Publishers also owed the public another duty: to keep prices “reasonable” (s. 4). If they didn’t, anyone could complain to any of a number of worthies: the archbishop of Canterbury, the bishop of London, any chief judge, the vice-chancellor of the university of Oxford or Cambridge or his counterpart at Edinburgh. The tribunal could then summon the bookseller or printer to determine whether the price was right. If it wasn’t, he could reduce it to what he thought was “just and reasonable.” Again, a swingeing penalty was provided for disobedience.
It is interesting to speculate on how this law would look had it first been passed during our digital age. What duties would the legislature have imposed on publishers, as a condition of giving them nearly 3 decades’ protection, to make their work accessible to encourage learning? The idea of having book prices fixed by university presidents or vice-chancellors is surely an intriguing one.

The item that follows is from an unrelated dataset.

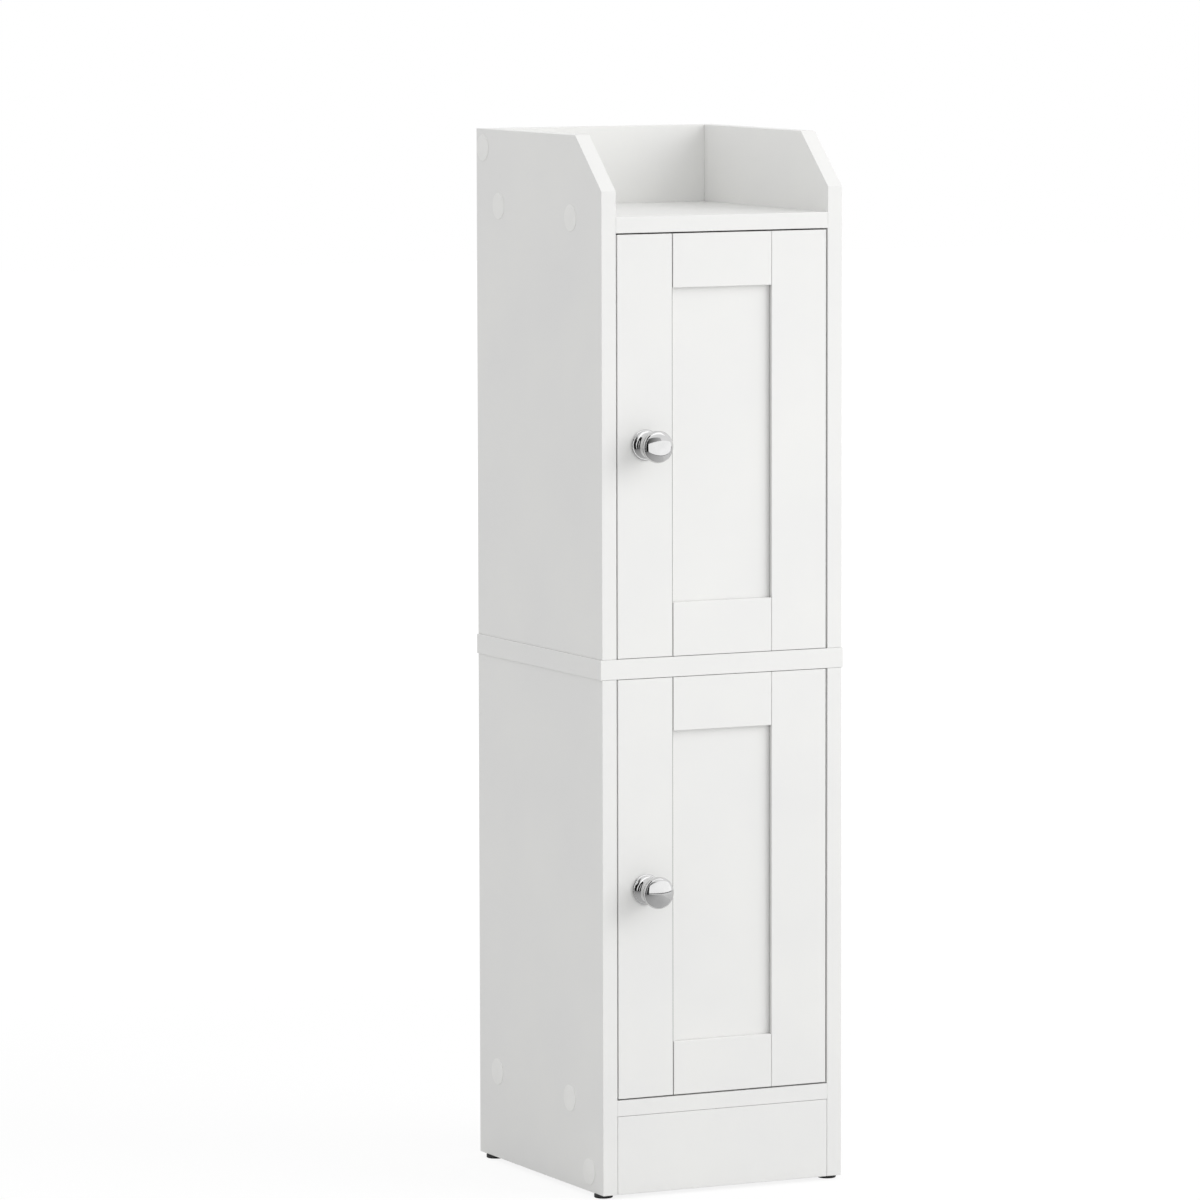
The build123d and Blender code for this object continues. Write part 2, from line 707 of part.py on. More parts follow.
def catch_housing(level):
    """Case with two screwed ears, open at the front for the magnet."""
    ceiling = FLOORS[level] + OPENING_HEIGHT
    wide, deep, tall = CATCH_CASE
    front = catch_front() + MAGNET_OUT
    case = block((KNOB_X - wide / 2, KNOB_X + wide / 2), (front, front + deep), (ceiling - tall, ceiling))
    case = fillet(case.edges().filter_by(Axis.Y).sort_by(Axis.Z)[:2], CATCH_CORNER)
    ear_y = (front + CATCH_WALL, front + deep - CATCH_WALL)
    ear_x = (KNOB_X - CATCH_EAR_REACH, KNOB_X + CATCH_EAR_REACH)
    case += block(ear_x, ear_y, (ceiling - CATCH_EAR, ceiling))
    slot_x, slot_z = magnet_ranges(ceiling, HOLE_PLAY)
    case -= block(slot_x, (front, front + deep - CATCH_WALL), slot_z)
    for x, y, z in catch_screw_places(level):
        case -= rod(SCREW_RADIUS + HOLE_PLAY, (x, y, z), (x, y, ceiling))
    return case


def magnet_ranges(ceiling, play=0.0):
    """Width and height ranges of the magnet in its case."""
    half = CATCH_CASE[0] / 2 - MAGNET_SIDE + play
    top = ceiling - MAGNET_TOP + play
    return (KNOB_X - half, KNOB_X + half), (top - MAGNET_TALL - 2 * play, top)


def catch_magnet(level):
    ceiling = FLOORS[level] + OPENING_HEIGHT
    x, z = magnet_ranges(ceiling)
    return block(x, (catch_front(), catch_front() + CATCH_CASE[1] - MAGNET_SHORT), z)


def catch_screw_places(level):
    z = FLOORS[level] + OPENING_HEIGHT - CATCH_EAR
    y = catch_front() + MAGNET_OUT + CATCH_CASE[1] / 2
    return [(KNOB_X + out, y, z) for out in (-CATCH_SCREW_OUT, CATCH_SCREW_OUT)]


def catch_screws(level):
    screws = []
    for place in catch_screw_places(level):
        screws.append(pan_screw(SCREW_RADIUS, PAN_HEAD, PAN_SCREW_LENGTH, Plane(origin=place)))
    return screws


def catch_screw_cuts(level):
    radius = SCREW_RADIUS + HOLE_PLAY
    return [rod(radius, (x, y, z), (x, y, z + PAN_HOLE)) for x, y, z in catch_screw_places(level)]


def strike_ranges(level):
    """Ranges of the strike plate, level with the magnet."""
    middle = FLOORS[level] + OPENING_HEIGHT - MAGNET_TOP - MAGNET_TALL / 2
    x = (KNOB_X - STRIKE[0] / 2, KNOB_X + STRIKE[0] / 2)
    return x, (DOOR_BACK, DOOR_BACK + STRIKE[1]), (middle - STRIKE[2] / 2, middle + STRIKE[2] / 2)


def strike_screw_places(level):
    x, y, z = strike_ranges(level)
    middle = sum(z) / 2
    return [(x[0] + STRIKE_SCREW_IN, y[1], middle), (x[1] - STRIKE_SCREW_IN, y[1], middle)]


def strike_plate(level):
    x, y, z = strike_ranges(level)
    plate = block(x, y, z)
    plate = fillet(plate.edges().filter_by(Axis.Y), STRIKE_CORNER)
    for cut in strike_screw_cuts(level):
        plate -= cut
    return plate


def strike_screws(level):
    screws = []
    for place in strike_screw_places(level):
        at = Plane(origin=place, z_dir=(0, -1, 0))
        screws.append(pan_screw(STRIKE_SCREW_RADIUS, STRIKE_SCREW_HEAD, STRIKE_SCREW_LENGTH, at))
    return screws


def strike_screw_cuts(level):
    radius, deep = STRIKE_SCREW_RADIUS + HOLE_PLAY, STRIKE_SCREW_LENGTH + HOLE_PLAY
    return [rod(radius, (x, y, z), (x, y - deep, z)) for x, y, z in strike_screw_places(level)]


def build_carcass():
    """Writes the boards of the carcass and what joins them."""
    for level in FLOORS:
        left, right = both_sides(side_board(level))
        for height in hinge_heights(level):
            for out in (-PLATE_SCREW_OUT, PLATE_SCREW_OUT):
                y, at = FRONT + PLATE_SCREW_ROW, height + out
                start = (INNER - PLATE_THICKNESS, y, at)
                right -= rod(SCREW_RADIUS + HOLE_PLAY, start, (start[0] + PAN_HOLE, y, at))
        save(f"{level}_left_side", left)
        save(f"{level}_right_side", right)
        save(f"{level}_back_panel", back_panel(level))
        save(f"{level}_inner_shelf", adjustable_shelf(level))

    depth = (FRONT, BACK)
    kick_z = (BOTTOM, BOTTOM + KICK_HEIGHT - KICK_PLAY)
    cuts = end_dowel_cuts(LOWER_DOWELS[1:])
    save("kick_board", inner_board((FRONT, FRONT + BOARD), kick_z, cuts, KICK_PLAY))

    cuts = end_cuts(LOWER_SCREWS[:2]) + end_dowel_cuts(LOWER_DOWELS[:1])
    cuts.append(back_groove((LOWER_FLOOR - GROOVE_DEPTH, LOWER_FLOOR + HOLE_OVER)))
    save("bottom_shelf", inner_board(depth, (LOWER_FLOOR - BOARD, LOWER_FLOOR), cuts))

    board = middle_board()
    for cut in catch_screw_cuts("lower"):
        board -= cut
    save("middle_board", board)

    cuts = end_cuts(UPPER_SCREWS[:2]) + end_dowel_cuts(UPPER_DOWELS[:1]) + catch_screw_cuts("upper")
    save("top_shelf", inner_board((FRONT, BACK - BOARD), (UPPER_CEILING, SHELF_TOP), cuts))

    cuts = end_cuts(UPPER_SCREWS[2:]) + end_dowel_cuts(UPPER_DOWELS[1:])
    cuts.append(back_groove((UPPER_CEILING - HOLE_OVER, UPPER_CEILING + GROOVE_DEPTH)))
    save("back_rail", inner_board((BACK - BOARD, BACK), (UPPER_CEILING, TOP), cuts))

    save("kick_corner_blocks", *both_sides(corner_block()))
    front_glide, back_glide = floor_glide(FRONT + GLIDE_ROWS[0]), floor_glide(BACK - GLIDE_ROWS[1])
    save("floor_glides", *both_sides(front_glide), *both_sides(back_glide))


def build_fixings():
    """Writes the screws, covers, dowels, cams, bolts and shelf pins."""
    screws, covers, dowels, cams, bolts, pins = [], [], [], [], [], []
    places = LOWER_SCREWS + UPPER_SCREWS
    shifts = LOWER_COVER_SHIFTS + UPPER_COVER_SHIFTS
    for (row, height), (along, up) in zip(places, shifts):
        screws += both_sides(side_screw(row, height))
        covers += both_sides(screw_cover(row + along, height + up))
    for place in LOWER_DOWELS + UPPER_DOWELS:
        dowels += both_sides(end_dowel(*place))
    dowels += both_sides(middle_dowel())
    for level, joint in (("lower", 1), ("upper", -1)):
        for row, height in cam_places(level):
            cams += both_sides(cam_disc(row, height, joint))
        for row in PIN_ROWS:
            pins += both_sides(shelf_pin(row, pin_heights(level)[1]))
    for row in CAM_ROWS:
        bolts += both_sides(cam_bolt(row))
    save("side_screws", *screws)
    save("screw_covers", *covers)
    save("dowels", *dowels)
    save("cam_discs", *cams)
    save("cam_bolts", *bolts)
    save("shelf_pins", *pins)


def build_hinge_arms():
    """Writes the hinge parts that stay on the carcass, and the catches."""
    arms, plates, plate_fixings, arm_fixings = [], [], [], []
    for level in FLOORS:
        for height in hinge_heights(level):
            arm, plate = hinge_arm(height), mounting_plate(height)
            for cut in arm_screw_cuts(height):
                arm -= cut
                plate -= cut
            arms.append(arm)
            plates.append(plate)
            plate_fixings += plate_screws(height)
            arm_fixings += arm_screws(height)
    save("hinge_arms", *arms)
    save("hinge_plates", *plates)
    save("hinge_plate_screws", *plate_fixings)
    save("hinge_arm_screws", *arm_fixings)
    save("catch_housings", *[catch_housing(level) for level in FLOORS])
    save("catch_magnets", *[catch_magnet(level) for level in FLOORS])
    save("catch_screws", *[screw for level in FLOORS for screw in catch_screws(level)])


def build_door(level):
    """Writes one door with its knob, hinge cups and strike plate."""
    low, high = door_zone(level)
    upright = left_stile(level)
    for cut in strike_screw_cuts(level):
        upright -= cut
    save(f"{level}_door_left_stile", upright)
    save(f"{level}_door_right_stile", right_stile(level))
    save(f"{level}_door_bottom_rail", rail((low, low + RAIL), 1, level))
    save(f"{level}_door_top_rail", rail((high - RAIL, high), -1, level))
    save(f"{level}_door_panel", door_panel(level))
    save(f"{level}_knob", knob(level))
    save(f"{level}_knob_screw", knob_screw(level))
    heights = hinge_heights(level)
    save(f"{level}_hinge_cups", *[hinge_cup(height) for height in heights])
    save(f"{level}_cup_pins", *[cup_pin(height) for height in heights])
    places = [place for height in heights for place in cup_screw_places(height)]
    save(f"{level}_cup_screws", *[cup_screw(place) for place in places])
    save(f"{level}_strike_plate", strike_plate(level))
    save(f"{level}_strike_screws", *strike_screws(level))


os.makedirs("parts", exist_ok=True)
build_carcass()
build_fixings()
build_hinge_arms()
for level in FLOORS:
    build_door(level)
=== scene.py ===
import math

import bmesh
import bpy
from mathutils import Matrix, Vector


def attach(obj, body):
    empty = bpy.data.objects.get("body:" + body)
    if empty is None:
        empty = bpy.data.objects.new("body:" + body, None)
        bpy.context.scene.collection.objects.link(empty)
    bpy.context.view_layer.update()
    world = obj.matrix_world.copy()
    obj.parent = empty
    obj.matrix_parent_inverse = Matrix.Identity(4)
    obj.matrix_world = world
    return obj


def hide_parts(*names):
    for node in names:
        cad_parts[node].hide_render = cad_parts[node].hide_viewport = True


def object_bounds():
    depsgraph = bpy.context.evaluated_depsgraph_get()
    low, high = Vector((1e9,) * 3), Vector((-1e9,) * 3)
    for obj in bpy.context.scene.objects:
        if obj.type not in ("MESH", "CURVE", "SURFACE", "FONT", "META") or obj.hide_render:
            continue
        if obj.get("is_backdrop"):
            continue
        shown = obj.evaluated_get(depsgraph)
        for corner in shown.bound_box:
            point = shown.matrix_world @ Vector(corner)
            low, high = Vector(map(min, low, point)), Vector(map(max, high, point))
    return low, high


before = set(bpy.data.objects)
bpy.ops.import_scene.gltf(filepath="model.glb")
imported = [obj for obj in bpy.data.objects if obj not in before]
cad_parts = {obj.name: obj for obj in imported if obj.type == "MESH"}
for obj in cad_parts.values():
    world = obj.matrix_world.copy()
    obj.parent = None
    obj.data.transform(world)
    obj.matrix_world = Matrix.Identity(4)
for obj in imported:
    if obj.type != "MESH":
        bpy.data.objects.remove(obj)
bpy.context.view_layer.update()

scene = bpy.context.scene
scene.view_settings.view_transform = "Standard"


# Viewpoint. The cabinet is seen from its left front, a little above its middle,
# through a long lens from about five metres away.
EYE = Vector((-2.41742, -4.84410, 0.9774))
LOOK = Vector((0.43604, 0.89441, -0.09949))
ROLL = math.radians(-0.126)
LENS = 216.0
SENSOR = 36.0
FARTHEST = 60.0

sight = bpy.data.cameras.new("sight")
sight.lens = LENS
sight.sensor_width = SENSOR
sight.clip_end = FARTHEST
camera = bpy.data.objects.new("camera", sight)
scene.collection.objects.link(camera)
across = LOOK.cross(Vector((0, 0, 1))).normalized()
axes = Matrix((across, across.cross(LOOK), -LOOK)).transposed()
camera.matrix_world = Matrix.Translation(EYE) @ (axes @ Matrix.Rotation(ROLL, 3, "Z")).to_4x4()
scene.camera = camera


# Room. An even white room lights the cabinet from all round, and eyes and mirrors see it as
# white; one broad lamp at the front right, a little above it, leaves the left side a tone darker.
AMBIENT = 0.838
LAMP_POWER = 50.0
LAMP_SIDE = 2.6
LAMP_PLACE = Vector((2.32, -2.25, 2.03))
LAMP_AIM = Vector((0.0, -0.09, 0.55))


def node(tree, kind, links=None, **settings):
    """Adds one node; each link is an output socket, a list of them or a plain value."""
    made = tree.nodes.new(kind)
    for name, value in settings.items():
        setattr(made, name, value)
    for socket, value in (links or {}).items():
        many = value if isinstance(value, list) else [value]
        for one in many:
            if isinstance(one, bpy.types.NodeSocket):
                tree.links.new(one, made.inputs[socket])
            else:
                made.inputs[socket].default_value = one
    return made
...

Publishers owed legal duties of fair price and free access when the copyright term was only 28 years long, when their only exploitation right was to prevent outright copying of all or most of a work. They then had no power to stop translations, fair abridgments, even stage adaptations or performances. The copyright laws no longer impose the same legal obligations on publishers that they faced in the 18th and 19th centuries. But now that publishers have got copyright terms that run four or five times longer, now that they can control almost every way a work can be exploited, perhaps they should look into their souls and ask whether they do not continue to owe the public, morally at least, those same duties of fair price, fair access and fair contract.